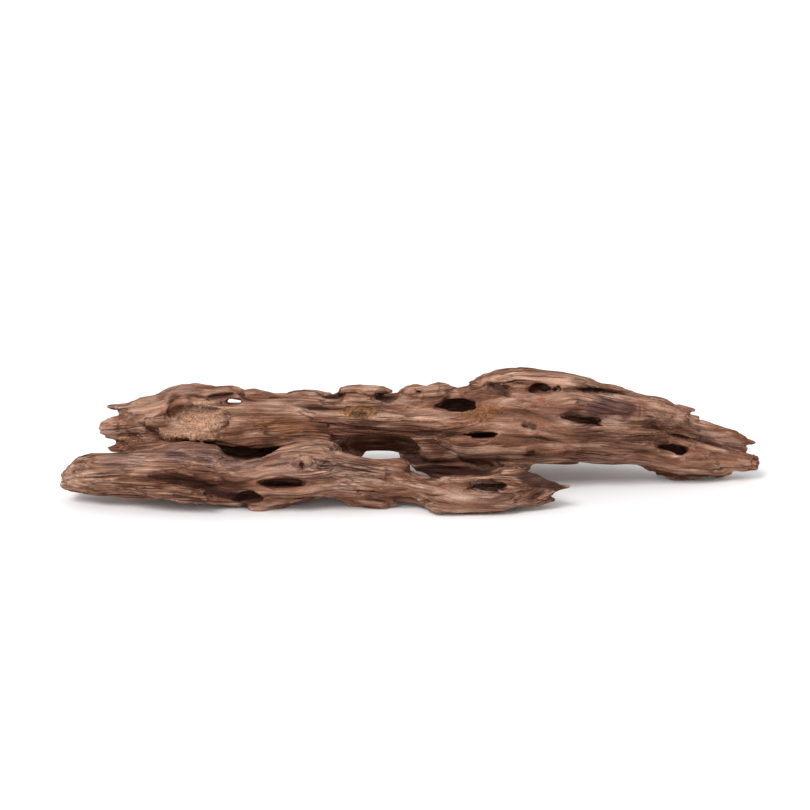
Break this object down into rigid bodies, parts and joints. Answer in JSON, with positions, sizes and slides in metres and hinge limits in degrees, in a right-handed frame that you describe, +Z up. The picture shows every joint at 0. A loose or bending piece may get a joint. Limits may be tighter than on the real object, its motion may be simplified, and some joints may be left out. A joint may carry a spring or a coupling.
{
  "type": "driftwood_piece",
  "caption": "A weathered piece of driftwood: two logs of one trunk, parted by holes and hollows, with splintered ends. It lies flat on its low knuckles.",
  "frame": {"origin": "on the surface it rests on, under the middle of its box", "axes": "+X to the right as the picture shows it, toward the splintered tips of the long end; +Y to the back, away from the front log; +Z up, away from the surface it rests on"},
  "size_m": [0.458, 0.1124, 0.0748],
  "materials": {
    "weathered_wood": "dry, rough, unsealed"
  },
  "bodies": {
    "root": {"driftwood": "weathered_wood"}
  },
  "joints": []
}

--------

* **PROBLEM TO SOLVE**: Quote the material exactly, leaving nothing out.

* **EXERCISE SOLUTION**:
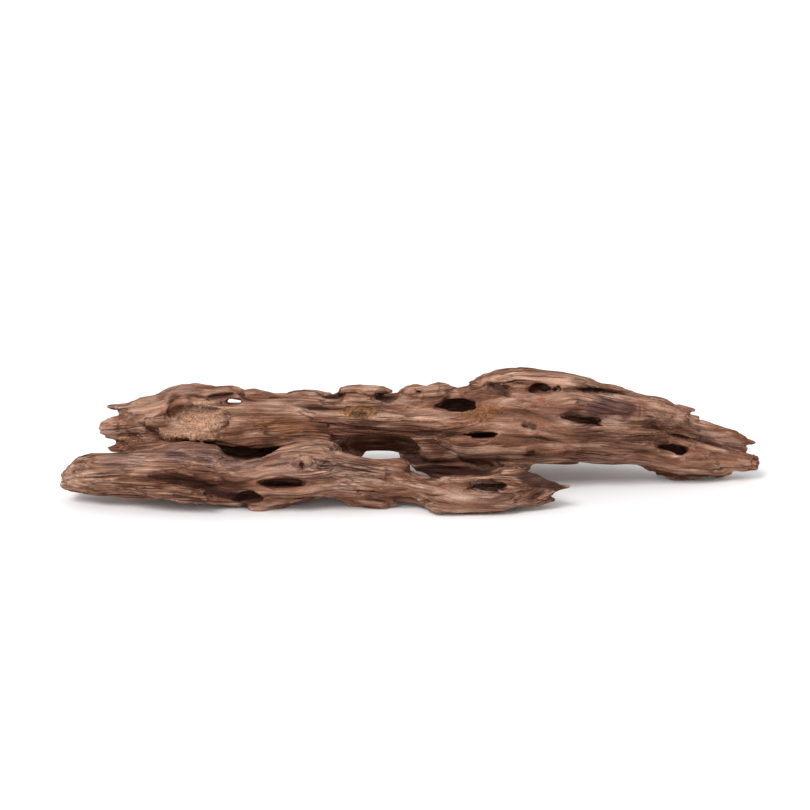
Break this object down into rigid bodies, parts and joints. Answer in JSON, with positions, sizes and slides in metres and hinge limits in degrees, in a right-handed frame that you describe, +Z up. The picture shows every joint at 0. A loose or bending piece may get a joint. Limits may be tighter than on the real object, its motion may be simplified, and some joints may be left out. A joint may carry a spring or a coupling.
{
  "type": "driftwood_piece",
  "caption": "A weathered piece of driftwood: two logs of one trunk, parted by holes and hollows, with splintered ends. It lies flat on its low knuckles.",
  "frame": {"origin": "on the surface it rests on, under the middle of its box", "axes": "+X to the right as the picture shows it, toward the splintered tips of the long end; +Y to the back, away from the front log; +Z up, away from the surface it rests on"},
  "size_m": [0.458, 0.1124, 0.0748],
  "materials": {
    "weathered_wood": "dry, rough, unsealed"
  },
  "bodies": {
    "root": {"driftwood": "weathered_wood"}
  },
  "joints": []
}